Your Genes are Being Patented

Here’s a disconcerting thought: for the past thirty years, genes have been patentable. And we’re not just talking genetically modified corn – your genes, pretty much as they exist in your body, can and have been patented. The US government reports over three million gene patent applications have been filed so far; over 40,000 patents are held on sections of the human genome, covering roughly 20% of our genes.

Upset? You’re not alone. Critics argue that the patents stifle potential research into disease, keep new treatments off the market, and bring in serious money to Big Pharma – all by exercising property claims that shouldn’t exist. After all, genes aren’t inventions, which are patentable – they’re discoveries, which aren’t. As Luigi Palombi noted recently at the Open Science Summit, “You can’t patent Mount Everest; why can you patent a gene?” Here, we review the history of genetic law, the current state of affairs, and interview David Koepsell, an attorney and author of a recent book on gene patenting, Who Owns You? The Corporate Gold Rush To Patent Your Genes.

The ACLU has been waging a legal war against gene patenting, and some forward progress has been made. A few months back, a major (and unexpected) victory against gene patenting came when a district judge struck down patent claims by Myriad Genetics. Back in 1998, Myriad patented several genes of the BRCA family; mutations along these genes increase susceptibility to breast and ovarian cancer. The patents gave Myriad proprietary rights over diagnostic tests for the mutations – tests they sold for over $3,000 each.

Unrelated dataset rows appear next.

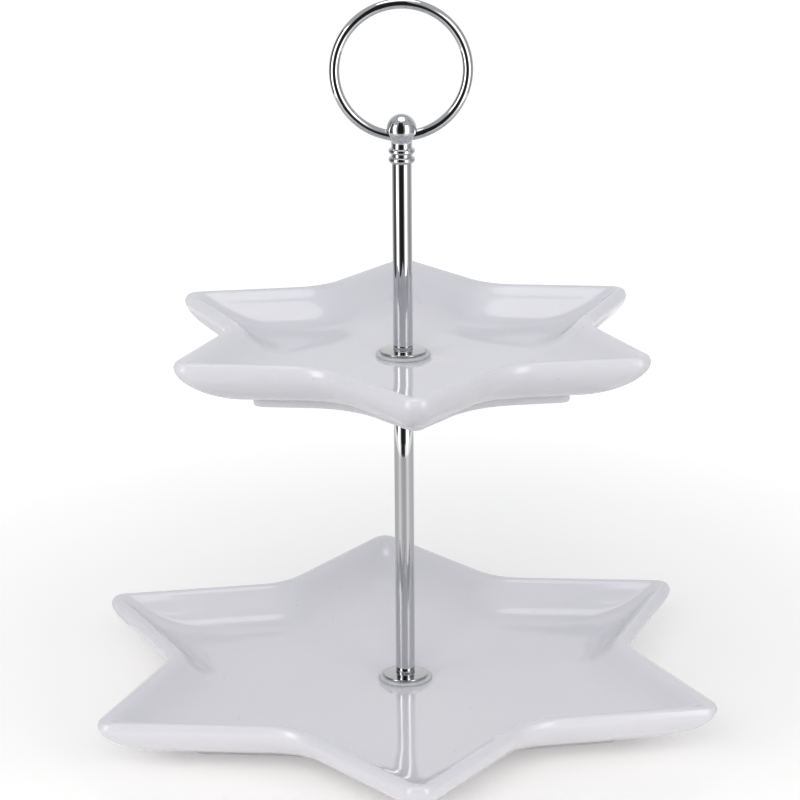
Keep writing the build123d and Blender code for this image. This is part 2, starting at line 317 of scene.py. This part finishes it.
def rounded(corners, radii, steps=5):
    """A closed (radius, height) outline with its corners rounded."""
    line = []
    count = len(corners)
    for i in range(count):
        before, here, after = (Vector(corners[k % count]) for k in (i - 1, i, i + 1))
        radius = radii[i]
        if not radius:
            line.append(tuple(here))
            continue
        u, v = (before - here).normalized(), (after - here).normalized()
        half = u.angle(v) / 2
        reach = radius / math.tan(half)
        centre = here + (u + v).normalized() * radius / math.sin(half)
        start, end = here + u * reach - centre, here + v * reach - centre
        sweep = start.angle_signed(end)
        for s in range(steps + 1):
            line.append(tuple(centre + Matrix.Rotation(-sweep * s / steps, 2) @ start))
    return line


def turned(outline, segments=96, axis=(0.0, 0.0)):
    """Vertices and faces of a closed (radius, height) outline turned about a vertical axis."""
    vertices = []
    for radius, z in outline:
        for k in range(segments):
            a = 2 * math.pi * k / segments
            vertices.append((axis[0] + radius * math.cos(a), axis[1] + radius * math.sin(a), z))
    return vertices, ring_faces(len(outline), segments, closed=True)


# ---------------------------------------------------------------- star plates

def star_ring(distance, tip_round, notch_round, arc=12, edge=10):
    """Points round the star whose straight edges lie at distance from its centre."""
    sector = math.pi / POINTS
    tip = distance / math.sin(TIP_HALF_ANGLE)
    notch = distance / math.sin(TIP_HALF_ANGLE + sector)
    corners, rounds = [], []
    for k in range(POINTS):
        a = -math.pi / 2 + 2 * k * sector
        corners.append(Vector((tip * math.cos(a), tip * math.sin(a))))
        corners.append(Vector((notch * math.cos(a + sector), notch * math.sin(a + sector))))
        rounds += [tip_round, notch_round]
    points, ends = [], []
    for i, here in enumerate(corners):
        u = (corners[i - 1] - here).normalized()
        v = (corners[(i + 1) % len(corners)] - here).normalized()
        half = u.angle(v) / 2
        reach = rounds[i] / math.tan(half)
        centre = here + (u + v).normalized() * rounds[i] / math.sin(half)
        start, end = here + u * reach - centre, here + v * reach - centre
        sweep = start.angle_signed(end)
        ends.append([centre + Matrix.Rotation(-sweep * s / arc, 2) @ start for s in range(arc + 1)])
    for i, stretch in enumerate(ends):
        points += stretch
        following = ends[(i + 1) % len(ends)][0]
        points += [stretch[-1].lerp(following, s / edge) for s in range(1, edge)]
    return points


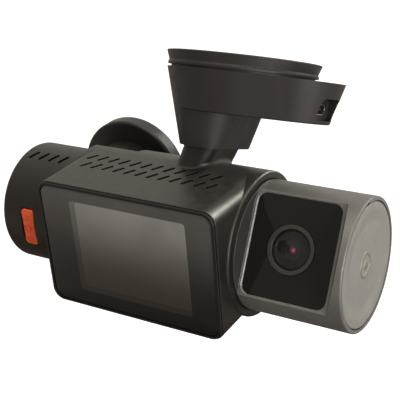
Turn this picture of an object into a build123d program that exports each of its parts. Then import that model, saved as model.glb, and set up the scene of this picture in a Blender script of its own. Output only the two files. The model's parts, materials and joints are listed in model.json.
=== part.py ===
"""A windscreen dash camera: a round body with a display, a front camera drum, a cabin camera drum,
and the magnetic bracket that it hangs from. Millimetres, +Z up, +X along the body towards the cabin
camera, +Y towards the road. The origin is the centre of the adhesive face that sticks to the glass."""

from build123d import *

import os
from math import asin, cos, degrees, radians, sin, sqrt, tan

# ---------------------------------------------------------------- driving dimensions
GLASS_RAKE = 21.2        # how far the bracket's stem leans towards the road, in degrees
PAD_HEIGHT = 54.85       # adhesive face above the body's axis, along the stem
PAD_X = 16.7             # adhesive face's centre, from the middle of the display

SHELL_R = 22.4           # round centre shell, outside
BORE_R = 20.2            # round centre shell, inside
SHELL_X0 = -31.8
SHELL_X1 = 30.8
PARTITION_R = 21.6       # wall left between the display's bay and the drums
MIDDLE_X0 = -13.5        # bay for the circuit boards, between the two drums
MIDDLE_X1 = 17.5
WALL = 2.0
SEAM = 0.15              # gap drawn between two shells that are clipped or screwed together

BLOCK_X0 = -32.3         # display block in front of the round shell
BLOCK_X1 = 30.3
BLOCK_Z0 = -19.3
BLOCK_Z1 = 22.4
BLOCK_FRONT = 26.9       # front of the display's frame
SHELL_FRONT = 26.2       # front edge of the shell around the frame
BLOCK_CORNER = 4.2
FRAME_BACK = 24.65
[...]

On March 29, 2010, District Judge Robert W. Sweet invalidated seven of the BRCA patents owned by Myriad. The decision shocked supporters and critics alike, and Myriad has appealed the decision. What remains to be seen is whether it will reach and survive a federal court, and thereby become precedent to strike down further gene patents owned by biotech companies.

So how are genes patentable in the first place? Parts of your body have actually been patented for over a century. Adrenalin was patented in 1906; insulin was patented in 1923. The argument for chemical patents was basically that isolated and purified forms of the naturally occurring molecules are more medically valuable than the forms floating around in your bloodstream. A comparable logic is what allows the FDA to outlaw DMT – a chemical also produced within your body, but which acts as a powerful hallucinogenic in its concentrated form.

But gene patents got their big start in 1980 in the case of Diamond v. Chakrabarty. A GE engineer developed a bacterium capable of breaking down crude oil, and filed a patent for it. After a series of rulings and appeals, the case landed in the Supreme Court. On June 16, 1980, the court ruled in GE’s favor, and the first living organism was patented in the United States. The key distinction in the Diamond case was that the bacterium was man-made, and therefore constituted an invention.

Human gene patenting works on the logic that if a patent applicant has “isolated and purified” genetic material, it constitutes an invention on their part – even if the strand is identical to the DNA sequence found in nature. Proponents of gene patenting (i.e. generally, the companies or their patent lawyers) argue that patent protection is essential to retaining strong investment in genetic research, which speeds up progress in the field. It’s true that patents are important to the biomedical industry’s ability to attract capital – Myriad stock took a nose dive after the Supreme Count shot down their BRCA patents. But the claim that a world without gene patents would stifle genetic research (or even make it unprofitable) seems overstated at best, and disingenuous at worst.